As it can be observed, the Paint3D framework outperforms all the existing models, and by a significant margin with nearly 30% improvement in the FID baseline and approximately 40% improvement in the KID baseline. The improvement in the FID and KID baseline scores demonstrate Paint3D’s ability to generate high-quality textures across diverse objects and categories. 

Image to Texture Comparison

To generate Paint3D’s generative capabilities using visual prompts, we use the TEXTure model as the baseline. As mentioned earlier, the Paint3D model employs an image encoder sourced from the text2image model from Stable Diffusion. As it can be seen in the following image, the Paint3D framework synthesizes exquisite textures remarkably well, and is still able to maintain high fidelity w.r.t the image condition. 

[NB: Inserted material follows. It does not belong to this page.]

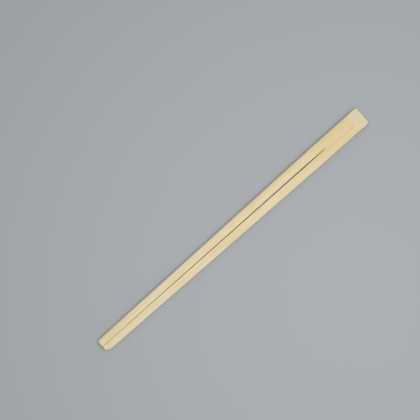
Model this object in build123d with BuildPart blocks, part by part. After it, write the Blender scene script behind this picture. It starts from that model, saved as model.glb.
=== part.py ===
"""Twin bamboo chopsticks with a slant-cut head, as sold before they are pulled apart.

One slat of bamboo is planed to a tapered bar with round long edges and sawn along its middle,
starting at the tips. The saw is lifted out short of the head, so the pair is one single piece.

+X runs from the tips to the head and +Z is up. The origin lies under the middle of the bar, on
the surface that it rests on. All sizes are in millimetres.
"""

import os

from build123d import *

# The planed bar
length = 240.0
head_width = 13.9
tip_width = 10.25
taper_length = 196.0  # from the tips to where the sides of the head run parallel
head_thickness = 5.0
tip_thickness = 4.4
edge_radius = 2.1  # each long outer edge, top and bottom
edge_share = 0.48  # most that an edge radius may take of the thickness

# The slant cut that shapes the head
slant_length = 10.0
slant_edge = 1.3  # thickness left at the end of the head

# The shallow V along the top that guides the split
groove_width = 4.2
groove_depth = 0.75  # at the head
groove_end_depth = 0.02  # at the tips, where it runs out

# The saw cut between the two sticks
kerf_head_width = 0.6
kerf_tip_width = 0.06  # the sticks lean together, so the cut nearly closes
kerf_stop = 33.0  # from the end of the head to where the cut leaves the top face
kerf_run_out = 21.0  # the cut narrows over this length before its end
kerf_end_width = 0.12
blade_radius = 75.0
blade_overcut = 0.2  # how far the blade reaches below the bar

# The ground tips
tip_slope_length = 17.5
tip_slope_drop = 0.35  # taken off the top and off the bottom at the end

# The bevelled corners, each with its length along the bar and its width across it
tip_bevel_left = (0.8, 1.2)  # +Y side
tip_bevel_right = (3.6, 2.0)  # -Y side
head_bevel_left = (0.4, 0.5)
head_bevel_right = (1.1, 0.9)

clear = 1.0  # how far each cutter reaches past what it cuts

tip_x = -length / 2
head_x = length / 2


def top_at(x):
    """Height of the top face, which falls evenly from the head to the tips."""
    return tip_thickness + (head_thickness - tip_thickness) * (x - tip_x) / length


# Where the blade's rim leaves the top face and where it leaves the bottom face
blade_top_x = head_x - kerf_stop
blade_z = blade_radius - blade_overcut
blade_x = blade_top_x - (blade_radius**2 - (blade_z - top_at(blade_top_x)) ** 2) ** 0.5
blade_bottom_x = blade_x + (blade_radius**2 - blade_z**2) ** 0.5

# The saw cut as a solid: its width in plan, trimmed to the line of the blade from the side
with BuildPart() as kerf:
    with BuildSketch(Plane.XY.offset(-clear)):
        with BuildLine():
            widest_x = blade_top_x - kerf_run_out
            Polyline(
                (tip_x - clear, -kerf_tip_width / 2),
                (tip_x, -kerf_tip_width / 2),
                (widest_x, -kerf_head_width / 2),
                (blade_top_x, -kerf_end_width / 2),
                (blade_top_x + clear, -kerf_end_width / 2),
                (blade_top_x + clear, kerf_end_width / 2),
                (blade_top_x, kerf_end_width / 2),
                (widest_x, kerf_head_width / 2),
                (tip_x, kerf_tip_width / 2),
                (tip_x - clear, kerf_tip_width / 2),
                close=True,
            )
        make_face()
    extrude(amount=head_thickness + 2 * clear)
    with BuildSketch(Plane.XZ):
        with Locations((blade_x, blade_z)):
            Circle(blade_radius)
        with Locations(((tip_x - clear + blade_x) / 2, head_thickness / 2)):
            Rectangle(blade_x - tip_x + clear, head_thickness + 2 * clear)
    extrude(amount=kerf_head_width + clear, both=True, mode=Mode.INTERSECT)

with BuildPart() as twin_chopsticks:
    # The bar: tapered in plan up to the head, and thinner towards the tips
    with BuildSketch(Plane.XY):
        with BuildLine():
            Polyline(
                (tip_x, -tip_width / 2),
                (tip_x + taper_length, -head_width / 2),
                (head_x, -head_width / 2),
                (head_x, head_width / 2),
                (tip_x + taper_length, head_width / 2),
                (tip_x, tip_width / 2),
                close=True,
            )
        make_face()
    extrude(amount=max(head_thickness, tip_thickness))
    with BuildSketch(Plane.XZ):
        with BuildLine():
            Polyline(
                (tip_x, 0),
                (head_x, 0),
                (head_x, head_thickness),
                (tip_x, tip_thickness),
                close=True,
            )
        make_face()
    extrude(amount=head_width, both=True, mode=Mode.INTERSECT)
    long_edges = [edge for edge in edges() if abs(edge.tangent_at(0.5).X) > 0.9]
    fillet(long_edges, min(edge_radius, edge_share * min(head_thickness, tip_thickness)))

    # The guiding V along the top, one straight pass of a cutter that sinks towards the head
    with BuildSketch(Plane.YZ.offset(head_x)):
        with BuildLine():
            floor = head_thickness - groove_depth
            rise = groove_depth + clear
            reach = rise * groove_width / 2 / groove_depth
            Polyline((0, floor), (reach, floor + rise), (-reach, floor + rise), close=True)
        make_face()
    groove_fall = tip_thickness - groove_end_depth - floor
    cutter_pass = Vector(-length, 0, groove_fall)
    extrude(amount=cutter_pass.length, dir=cutter_pass.normalized(), mode=Mode.SUBTRACT)

    # The slant of the head, and the slopes on the top and the bottom of the tips
    slant_x = head_x - slant_length
    slope_x = tip_x + tip_slope_length
    slant_fall = (top_at(slant_x) - slant_edge) / slant_length
    slope_fall = (top_at(slope_x) - top_at(tip_x) + tip_slope_drop) / tip_slope_length
    slope_rise = tip_slope_drop / tip_slope_length
    with BuildSketch(Plane.XZ):
        with BuildLine():
            Polyline(
                (slant_x - clear, top_at(slant_x) + clear * slant_fall),
                (head_x + clear, slant_edge - clear * slant_fall),
                (head_x + clear, top_at(slant_x) + clear * slant_fall),
                close=True,
            )
        make_face()
        with BuildLine():
            Polyline(
                (slope_x + clear, top_at(slope_x) + clear * slope_fall),
                (tip_x - clear, top_at(tip_x) - tip_slope_drop - clear * slope_fall),
                (tip_x - clear, top_at(slope_x) + clear * slope_fall),
                close=True,
            )
        make_face()
        with BuildLine():
            Polyline(
                (slope_x + clear, -clear * slope_rise),
                (tip_x - clear, tip_slope_drop + clear * slope_rise),
                (tip_x - clear, -clear * slope_rise),
                close=True,
            )
        make_face()
    extrude(amount=head_width, both=True, mode=Mode.SUBTRACT)

    # The bevelled corners, cut straight down
    with BuildSketch(Plane.XY.offset(-clear)):
        for x, inward, side, width, bevel in (
            (tip_x, 1, 1, tip_width, tip_bevel_left),
            (tip_x, 1, -1, tip_width, tip_bevel_right),
            (head_x, -1, 1, head_width, head_bevel_left),
            (head_x, -1, -1, head_width, head_bevel_right),
        ):
            with BuildLine():
                outer = side * width / 2
                beyond = clear / bevel[1]  # as a share of the bevel
                Polyline(
                    (x + inward * bevel[0] * (1 + beyond), outer + side * clear),
                    (x - inward * bevel[0] * beyond, outer - side * (bevel[1] + clear)),
                    (x - inward * bevel[0] * (1 + beyond), outer + side * clear),
                    close=True,
                )
            make_face()
    extrude(amount=head_thickness + 2 * clear, mode=Mode.SUBTRACT)

    # The saw cut
    add(kerf.part, mode=Mode.SUBTRACT)

twin_chopsticks.part.label = "twin_chopsticks"

os.makedirs("parts", exist_ok=True)
export_step(twin_chopsticks.part, "parts/twin_chopsticks.step")
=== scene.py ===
"""Twin bamboo chopsticks, one slat of bamboo parted by a saw from the tips and still joined at the
head.

The slat is worked out as a solid grid of points in millimetres. Its outside faces become one
closed mesh, with the planed fibres, the saw cut and the slant of the head in its shape. A
procedural bamboo finish, a pale floor, a soft lamp and a camera that looks straight down follow.
"""

import itertools
import logging
import math
from dataclasses import dataclass, field
from enum import Enum

import bmesh
import bpy
import numpy as np
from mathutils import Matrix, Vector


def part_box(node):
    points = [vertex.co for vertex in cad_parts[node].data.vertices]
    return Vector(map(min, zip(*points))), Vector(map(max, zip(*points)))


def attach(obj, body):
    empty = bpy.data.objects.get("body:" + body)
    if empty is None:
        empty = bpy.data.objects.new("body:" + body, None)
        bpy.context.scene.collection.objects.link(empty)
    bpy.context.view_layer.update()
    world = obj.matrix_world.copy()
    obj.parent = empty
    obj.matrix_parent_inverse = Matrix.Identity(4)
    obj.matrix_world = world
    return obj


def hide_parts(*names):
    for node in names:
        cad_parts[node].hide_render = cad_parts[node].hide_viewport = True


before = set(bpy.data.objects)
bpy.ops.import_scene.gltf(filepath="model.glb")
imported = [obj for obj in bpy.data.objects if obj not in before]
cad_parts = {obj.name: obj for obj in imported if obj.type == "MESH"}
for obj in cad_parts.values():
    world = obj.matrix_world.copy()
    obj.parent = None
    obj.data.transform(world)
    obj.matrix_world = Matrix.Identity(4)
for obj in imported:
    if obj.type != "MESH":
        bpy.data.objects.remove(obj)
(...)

On the other hand, the TEXTure framework is able to generate a texture similar to Paint3D, but it falls short to represent the texture details in the image condition accurately. Furthermore, as demonstrated in the following image, the Paint3D framework delivers better FID and KID baseline scores when compared to the TEXTure framework with the former decreasing from 40.83 to 26.86 whereas the latter showing a drop from 9.76 to 4.94. 

Final Thoughts

In this article, we have talked about Paint3D,  a coarse-to-fine novel framework capable of producing lighting-less, diverse, and high-resolution 2K UV texture maps for untextured 3D meshes conditioned either on visual or textual inputs. The main highlight of the Paint3D framework is that it is capable of generating lighting-less high-resolution 2K UV textures that are semantically consistent without being conditioned on image or text inputs. Owing to its coarse-to-fine approach, the Paint3D framework produce lighting-less, diverse, and high-resolution texture maps, and delivers better performance than current state of the art frameworks.